Chaque mot a son sens, et il faut arrêter de dire n’importe quoi, en allant jusqu’au faux sens. Jean Jaurès et Aristide Briand connaissaient parfaitement la langue française, et il faut rompre avec les sophismes couramment utilisés par les partisans de la laïcité dite « ouverte », c’est-à-dire bafouée, qui baptisent ouverture la restauration de privilèges publics pour les religions, au mépris du principe républicain d’égalité de traitement de tous les citoyens, qu’ils soient croyants ou athées. La véritable égalité est universelle. Elle ne se réduit donc pas à l’égalité des seules religions, mais à l’égalité de tous : croyants, athées, et agnostiques. Sinon, elle consacre des privilèges pour des particularismes. Autre exemple de lecture biaisée et fausse de la loi de 1905. Celle-ci, on l’a vu, précise que « la République ne reconnaît aucun culte ». Aucun est le strict contraire de tous.
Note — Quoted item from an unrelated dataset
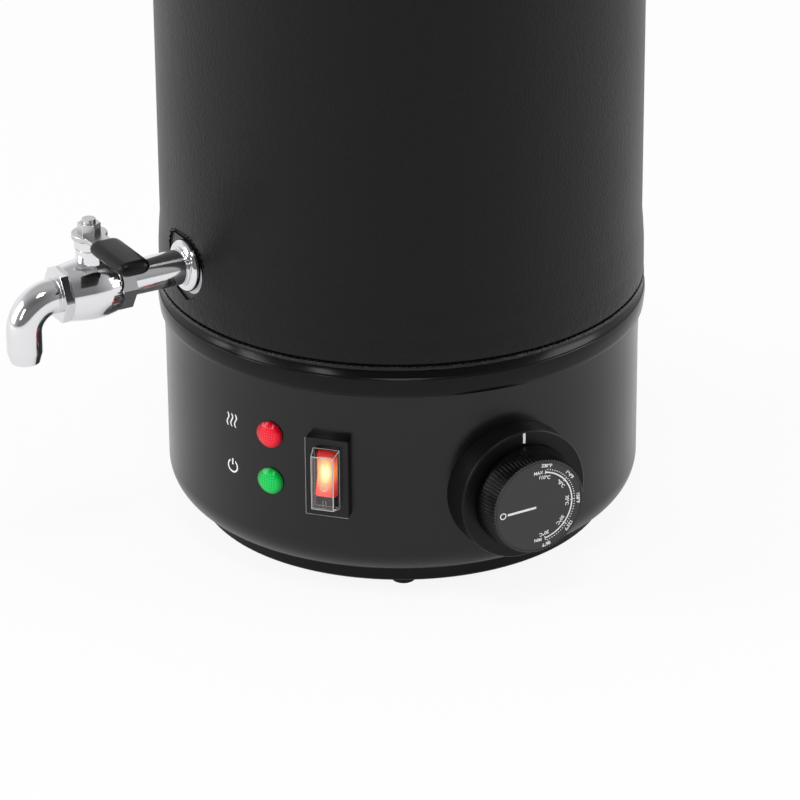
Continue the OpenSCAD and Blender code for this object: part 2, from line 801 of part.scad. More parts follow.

Il veut dire « pas un seul », alors que tous veut dire « l’ensemble, sans exception ». La loi ne signifie donc en aucune façon qu’il faudrait désormais reconnaître tous les cultes, comme le prétendent également certains adeptes de la laïcité dite ouverte. Elle met un terme au régime des cultes reconnus instauré dans un esprit gallican d’instrumentalisation politique des religions, par Napoléon Premier, également fondateur d’un catéchisme impérial. Mesure aux antipodes de l’émancipation laïque. Désormais la religion ne doit engager que les croyants et eux seuls. Marianne quant à elle n’a pas à lui donner un statut officiel pas plus d’ailleurs qu’à l’athéisme. Bref on mesure à quelles contrevérités, ou à quelle mauvaise foi, conduisent d’une part la nostalgie des privilèges perdus et d’autre part la complicité opportuniste qui s’en solidarise.